Ombudsman
- In office 1987–1994

Personal details
- Profession: Lawyer

= Gerald McLellan =

Gerald Peter McLellan (1932-2009) was an Ombudsman in the Province of Saskatchewan, notable during his tenure for his report on the collapse of the Principal Group.

==History==

Gerald McLellan was born March 9, 1932, in the town of Arcola, Saskatchewan. Following completion of primary and secondary school in Arcola, McLellan attended the University of Saskatchewan, where he obtained degrees in commerce and law. McLellan was in private practice for many years in Estevan, Saskatchewan, subsequent to a period as in-house counsel for Co-operators Insurance in Regina. He was an elected Bencher of the Law Society of Saskatchewan from 1976 to 1982, while practising in Estevan, during which time he was also elected as a Trustee of the Estevan Board of Education.

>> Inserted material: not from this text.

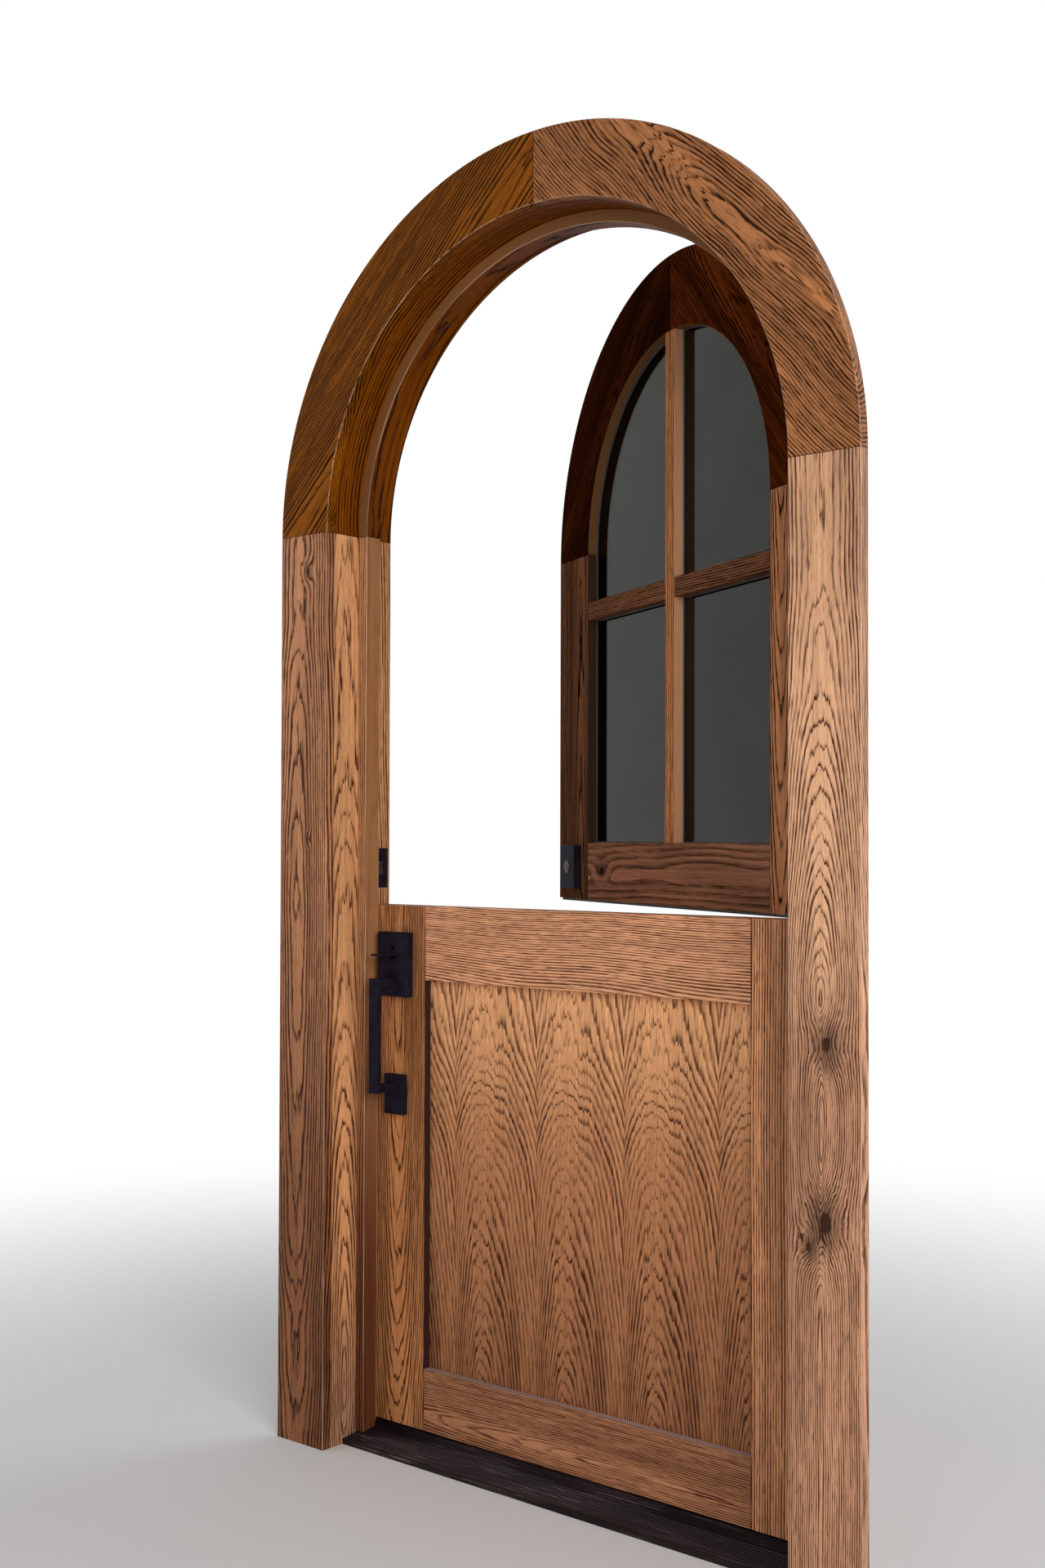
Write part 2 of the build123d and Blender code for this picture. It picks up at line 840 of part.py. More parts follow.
def inner_lever():
    # A round shaft with a square spindle inside and a flat lever outside.
    face = leaf_back + rose_thickness
    spindle_front = leaf_middle + bolt_tail
    half = spindle_size / 2
    spindle = block(
        handle_x - half, handle_x + half, spindle_front, leaf_back,
        latch_height - half, latch_height + half,
    )
    shaft = rod(
        (handle_x, leaf_back, latch_height), lever_shaft_radius,
        rose_thickness + lever_reach - lever_thickness, (0, 1, 0),
    )
    bar_back = face + lever_reach
    bar = block(
        handle_x - lever_shaft_radius - 2, handle_x + lever_length,
        bar_back - lever_thickness, bar_back,
        latch_height - lever_height / 2, latch_height + lever_height / 2,
    )
    bar = chamfer(bar.edges().filter_by(Axis.X), eased_edge)
    return spindle + shaft + bar


# Lower leaf

def panel_groove(y_middle, z0, z1):
    half = panel_thickness / 2 + groove_clearance
    return block(-sight_line - groove_depth, -sight_line + 1, y_middle - half, y_middle + half, z0, z1)


def mortise(z0, z1):
    half = tenon_thickness / 2
    return block(-sight_line - tenon_length, -sight_line + 1, leaf_middle - half, leaf_middle + half, z0, z1)


def rail_blank(z0, z1, top_shoulder, bottom_shoulder):
    # A rail between the stiles with a tenon at each end.
    half = tenon_thickness / 2
    body = block(-sight_line, sight_line, leaf_front, leaf_back, z0, z1)
    reach = sight_line + tenon_length
    tenons = block(
        -reach, reach, leaf_middle - half, leaf_middle + half,
        z0 + bottom_shoulder, z1 - top_shoulder,
    )
    return body + tenons


def lower_stile():
    top_of_panel = split_height - top_rail_height
    bottom_of_panel = leaf_bottom + bottom_rail_height
    stile = block(-half_leaf, -sight_line, leaf_front, leaf_back, leaf_bottom, split_height)
    stile -= panel_groove(leaf_middle, bottom_of_panel - groove_depth, top_of_panel + groove_depth)
    stile -= mortise(top_of_panel + tenon_shoulder, split_height - tenon_shoulder)
    stile -= mortise(leaf_bottom + tenon_shoulder, bottom_of_panel - tenon_shoulder)
    return stile


def lower_lock_stile():
    stile = lower_stile() - lock_bores(handle_x, latch_height)
    for point in case_screw_points(latch_height):
        stile -= screw_hole(point, (1, 0, 0), stile_screw_length)
    return stile


def cut_for_hinges(stile, heights):
    for height in heights:
        stile -= plate_recess(height, half_leaf - hinge_plate, half_leaf + 1)
        for point in hinge_screw_points(height, half_leaf):
            stile -= screw_hole(point, (-1, 0, 0), stile_screw_length)
    return stile


def rail_groove(z0, z1):
    half = panel_thickness / 2 + groove_clearance
    return block(-sight_line - 1, sight_line + 1, leaf_middle - half, leaf_middle + half, z0, z1)


def lower_top_rail():
    low = split_height - top_rail_height
    rail = rail_blank(low, split_height, tenon_shoulder, tenon_shoulder)
    rail -= rail_groove(low - 1, low + groove_depth)
    return rail - lock_bores(handle_x, latch_height)


def lower_bottom_rail():
    high = leaf_bottom + bottom_rail_height
    rail = rail_blank(leaf_bottom, high, tenon_shoulder, tenon_shoulder)
    return rail - rail_groove(high - groove_depth, high + 1)


def lower_panel():
    reach = sight_line + groove_depth - groove_clearance
    low = leaf_bottom + bottom_rail_height - groove_depth + groove_clearance
    high = split_height - top_rail_height + groove_depth - groove_clearance
    half = panel_thickness / 2
    return block(-reach, reach, leaf_middle - half, leaf_middle + half, low, high)


def lower_sweep():
    return block(
        -half_leaf + sweep_inset, half_leaf - sweep_inset,
        leaf_front + sweep_inset, leaf_back - sweep_inset,
        riser_height + seal_clearance, leaf_bottom,
    )


# Upper leaf

def glazing_rebate():
    # Room for the glass and its beads, behind the outer lip.
    low = glazed_bottom - rebate_width
    return arch_panel(rebate_radius, low, leaf_front + glass_recess, leaf_back + 1)


def upper_stile():
    stile = block(-half_leaf, -sight_line, leaf_front, leaf_back, upper_bottom, spring_height)
    stile -= mortise(upper_bottom + tenon_shoulder, glazed_bottom - tenon_shoulder - rebate_width)
    return stile - glazing_rebate()


def upper_lock_stile():
    stile = upper_stile() - lock_bores(deadbolt_x, deadbolt_height)
    for point in case_screw_points(deadbolt_height):
        stile -= screw_hole(point, (1, 0, 0), stile_screw_length)
    return stile


def upper_arch(start):
    arch = arch_sector(sight_line, half_leaf, leaf_front, leaf_back, start, start + 90)
    return arch - glazing_rebate()


def upper_bottom_rail():
    rail = rail_blank(upper_bottom, glazed_bottom, tenon_shoulder + rebate_width, tenon_shoulder)
    return rail - glazing_rebate() - lock_bores(deadbolt_x, deadbolt_height)


def glass():
    radius = rebate_radius - glass_clearance
    low = glazed_bottom - rebate_width + glass_clearance
    return arch_panel(radius, low, glass_front, glass_back)


def glazing_beads():
    # Four loose strips that hold the glass from inside.
    front = glass_back + glass_clearance
    low = glazed_bottom - rebate_width
    arch = arch_sector(sight_line, rebate_radius, front, leaf_back, 0, 180)
    left = block(-rebate_radius, -sight_line, front, leaf_back, low, spring_height)
    foot = block(-sight_line, sight_line, front, leaf_back, low, glazed_bottom)
    return [arch, left, mirrored(left), foot]


def muntin_post(y0, y1):
    post = block(
        -muntin_width / 2, muntin_width / 2, y0, y1,
        glazed_bottom, spring_height + sight_line,
    )
    return post & arch_panel(sight_line, glazed_bottom, y0 - 1, y1 + 1)


def muntin_bars(y0, y1):
    left = block(
        -sight_line, -muntin_width / 2, y0, y1,
        cross_bar_height, cross_bar_height + muntin_width,
    )
    return [left, mirrored(left)]


def upper_seal():
    return block(
        -half_leaf + sweep_inset, half_leaf - sweep_inset,
        leaf_front + sweep_inset / 2, leaf_back - sweep_inset / 2,
        split_height + seal_clearance, upper_bottom,
    )


# Surface bolt between the leaves

def join_guide(z0):
    outer = join_rod_radius + join_guide_wall
    return block(
        join_bolt_x - outer, join_bolt_x + outer,
        leaf_back + join_plate_thickness, join_rod_y() + outer,
        z0, z0 + join_guide_height,
    )


def join_rod_y():
    return leaf_back + join_plate_thickness + join_guide_wall + join_rod_radius


def join_plate():
    top = join_plate_bottom + join_plate_height
    plate = block(
        join_bolt_x - join_plate_width / 2, join_bolt_x + join_plate_width / 2,
        leaf_back, leaf_back + join_plate_thickness, join_plate_bottom, top,
    )
    low_guide = join_guide(join_plate_bottom + join_guide_height / 2)
    high_guide = join_guide(top - 1.5 * join_guide_height)
    body = plate + low_guide + high_guide
    bore = join_rod_radius + join_rod_clearance
    start = (join_bolt_x, join_rod_y(), join_plate_bottom - 1)
    return body - rod(start, bore, join_plate_height + 2, (0, 0, 1))


def join_rod():
    low = join_plate_bottom + 1
    stem = rod((join_bolt_x, join_rod_y(), low), join_rod_radius, join_plate_height + join_rod_rise, (0, 0, 1))
    stem = chamfer(stem.edges().group_by(Axis.Z)[0], eased_edge)
    top_guide_foot = join_plate_bottom + join_plate_height - 1.5 * join_guide_height
    knob_height = top_guide_foot - join_knob_radius - 1
    knob = rod(
        (join_bolt_x, join_rod_y(), knob_height), join_knob_radius,
        join_rod_radius + join_knob_length, (0, 1, 0),
    )
    return stem + knob


def join_keeper():
    outer = join_rod_radius + keeper_wall
    high = split_height - keeper_drop
    keeper = block(
        join_bolt_x - outer, join_bolt_x + outer,
        leaf_back, join_rod_y() + outer, high - keeper_height, high,
    )
    bore = join_rod_radius + bolt_clearance
    start = (join_bolt_x, join_rod_y(), high - keeper_height + keeper_wall)
    return keeper - rod(start, bore, keeper_height, (0, 0, 1))


# Fasteners

def frame_screws():
    screws = [screw(point, (-1, 0, 0), jamb_screw_length) for point in strike_screw_points()]
    for height in lower_hinge_heights + upper_hinge_heights:
        for point in hinge_screw_points(height, opening):
            screws.append(screw(point, (1, 0, 0), jamb_screw_length))
    return screws


def leaf_screws(hinge_heights, lock_height):
    screws = [screw(point, (1, 0, 0), stile_screw_length) for point in case_screw_points(lock_height)]
    for height in hinge_heights:
        for point in hinge_screw_points(height, half_leaf):
            screws.append(screw(point, (-1, 0, 0), stile_screw_length))
    return screws


def solids_of(shape):
    if isinstance(shape, list):
        return [solid for piece in shape for solid in solids_of(piece)]
    return list(shape.solids())


def swung(shape):
    # The upper leaf and all that it carries, turned about the hinge pins.
    turn = Pos(pin_x, pin_y, 0) * Rot(0, 0, -upper_leaf_angle) * Pos(-pin_x, -pin_y, 0)
    return turn * shape


def frame_nodes():
    left_leg = casing_leg()
    left_stop = stop_leg()
    all_hinges = lower_hinge_heights + upper_hinge_heights
    return {
        "casing_left_leg": left_leg,
        "casing_right_leg": mirrored(left_leg),
        "casing_left_arch": casing_arch(90),
        "casing_right_arch": casing_arch(0),
        "jamb_left_leg": lock_jamb(),
        "jamb_right_leg": hinge_jamb(),
        "jamb_arch": arch_sector(opening, jamb_outer, frame_front, frame_back, 0, 180),
        "stop_left_leg": left_stop,
        "stop_right_leg": mirrored(left_stop),
        "stop_arch": stop_arch(),
        "frame_seal": frame_seal(),
        "sill_base": sill_base(),
        "sill_deck": sill_deck(),
        "sill_riser": sill_riser(),
        "deadbolt_strike": deadbolt_strike(),
        "latch_strike": latch_strike(),
        "hinge_frame_halves": [frame_hinge_half(height) for height in all_hinges],
        "hinge_pins": [hinge_pin(height) for height in all_hinges],
        "frame_screws": frame_screws(),
    }


def lower_leaf_nodes():
    screw_front = leaf_front - handle_plate_thickness / 2
    holes = rose_screw_holes(handle_x, latch_height, screw_front)
    half_rose = inner_rose_size / 2
    rose_bore = lever_shaft_radius + running_clearance
    rose = inner_rose(handle_x, latch_height, half_rose, half_rose, rose_bore)
    return {
        "lower_lock_stile": lower_lock_stile(),
        "lower_hinge_stile": cut_for_hinges(mirrored(lower_stile()), lower_hinge_heights),
        "lower_top_rail": lower_top_rail(),
        "lower_bottom_rail": lower_bottom_rail(),
        "lower_panel": lower_panel(),
        "lower_sweep": lower_sweep(),
        "lower_hinge_halves": [leaf_hinge_half(height) for height in lower_hinge_heights],
        "latch_case": lock_case(latch_height),
        "latch_bolt": latch_bolt(),
        "handle_plate": handle_plate() - holes,
        "foot_plate": foot_plate(),
        "handle_grip": grip(),
        "thumb_lever": thumb_lever(),
        "inner_rose": rose - holes,
        "inner_lever": inner_lever(),
        "join_keeper": join_keeper(),
        "lower_leaf_screws": leaf_screws(lower_hinge_heights, latch_height)
        + rose_screws(handle_x, latch_height, screw_front),
    }


def upper_leaf_nodes():
    outer_face = leaf_front
    inner_face = glass_back + glass_clearance
    bar_back = leaf_front + glass_recess
    screw_front = leaf_front - deadbolt_plate_thickness / 2
    holes = rose_screw_holes(deadbolt_x, deadbolt_height, screw_front)
    half_width = deadbolt_plate_width / 2
    half_height = deadbolt_plate_height / 2
    turn_bore = turn_shaft_radius + running_clearance
    rose = inner_rose(deadbolt_x, deadbolt_height, half_width, half_height, turn_bore)
    return {
        "upper_lock_stile": upper_lock_stile(),
        "upper_hinge_stile": cut_for_hinges(mirrored(upper_stile()), upper_hinge_heights),
        "upper_lock_arch": upper_arch(90),
        "upper_hinge_arch": upper_arch(0),
        "upper_bottom_rail": upper_bottom_rail(),
        "outer_muntin_post": muntin_post(outer_face, bar_back),
        "outer_muntin_bars": muntin_bars(outer_face, bar_back),
        "inner_muntin_post": muntin_post(inner_face, leaf_back),
        "inner_muntin_bars": muntin_bars(inner_face, leaf_back),
        "glass": glass(),
        "glazing_beads": glazing_beads(),
        "upper_seal": upper_seal(),
        "upper_hinge_halves": [leaf_hinge_half(height) for height in upper_hinge_heights],
        "deadbolt_case": lock_case(deadbolt_height),
        "deadbolt": deadbolt(),
        "deadbolt_plate": deadbolt_plate() - holes,
        "deadbolt_cylinder": deadbolt_cylinder(),
        "key_plug": key_plug(),
        "deadbolt_rose": rose - holes,
        "thumbturn": thumbturn(),
        "join_plate": join_plate(),
        "join_rod": join_rod(),
        "upper_leaf_screws": leaf_screws(upper_hinge_heights, deadbolt_height)
        + rose_screws(deadbolt_x, deadbolt_height, screw_front),
    }


def write(name, shape):
    solids = solids_of(shape)
    whole = solids[0] if len(solids) == 1 else Compound(children=solids)
    export_step(whole, f"parts/{name}.step")


os.makedirs("parts", exist_ok=True)
for node, piece in frame_nodes().items():
    write(node, piece)
for node, piece in lower_leaf_nodes().items():
    write(node, piece)
for node, piece in upper_leaf_nodes().items():
    opened = [swung(solid) for solid in solids_of(piece)]
    write(node, opened)
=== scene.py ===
from math import cos, pi, radians, sin

import bmesh
import bpy
import numpy as np
from mathutils import Matrix, Vector


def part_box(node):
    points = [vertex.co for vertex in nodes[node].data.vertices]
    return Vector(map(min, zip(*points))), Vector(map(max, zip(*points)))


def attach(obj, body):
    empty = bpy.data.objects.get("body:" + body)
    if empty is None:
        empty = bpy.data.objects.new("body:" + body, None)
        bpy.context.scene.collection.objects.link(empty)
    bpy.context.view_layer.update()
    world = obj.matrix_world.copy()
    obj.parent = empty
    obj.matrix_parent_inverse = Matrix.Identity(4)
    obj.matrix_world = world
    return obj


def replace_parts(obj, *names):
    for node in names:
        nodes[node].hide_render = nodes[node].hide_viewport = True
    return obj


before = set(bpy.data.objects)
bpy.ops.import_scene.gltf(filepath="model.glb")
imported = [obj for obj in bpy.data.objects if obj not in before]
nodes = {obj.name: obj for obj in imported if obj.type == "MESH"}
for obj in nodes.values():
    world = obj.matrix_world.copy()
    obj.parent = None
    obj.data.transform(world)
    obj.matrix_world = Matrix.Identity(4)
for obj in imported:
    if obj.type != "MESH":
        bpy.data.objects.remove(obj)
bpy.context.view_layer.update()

print("stage 1: the packed frame is in")


def middleOf(node):
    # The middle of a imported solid's box
    low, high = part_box(node)
    return tuple((low + high) / 2)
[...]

In 1987, he was appointed by the Progressive Conservative government of Saskatchewan to the position of Ombudsman of Saskatchewan. He held the position he until 1993, under the New Democratic Party government of Saskatchewan, which had formed government following the 1991 provincial election. He was the third such appointee to the Office, which was established in 1973, and succeeded David A. Ticknell, who had served from 1977 to 1987. McLellan was in turn succeeded by Barbara J. Tomkins, who served from 1994 to 2004.

In 1989, McLellan issued the Special Report On The Regulation of FIC Ltd. and AIC Ltd. By The Saskatchewan Superintendent of Insurance (The Principal Investigation) in relation to the collapse of the Principal Group and the effect of such collapse on the estimated 5,000 Saskatchewan investors who lost money. McLellan recommended a degree of government compensation to such investors, based on findings as to deficiencies in regulatory oversight. His conclusion was that there was "a moral imperative on the Government of Saskatchewan to offer appropriate compensation to the investment contract holders in this
Province." The recommendation was ultimately followed, notwithstanding an earlier government position that no compensation would be paid, based on a view that the primary regulator, the Province of Alberta, should be responsible for paying compensation to all investors. Shortly following the release of McLellan's report, the Saskatchewan government publicly expressed its inclination to follow the general recommendation to compensate investors, but then reversed itself, resulting in a class action by a number of such investors.

Subsequent to the completion of his term as Ombudsman, McLellan remained in Regina, in retirement. He died of cancer in Regina, on January 5, 2009.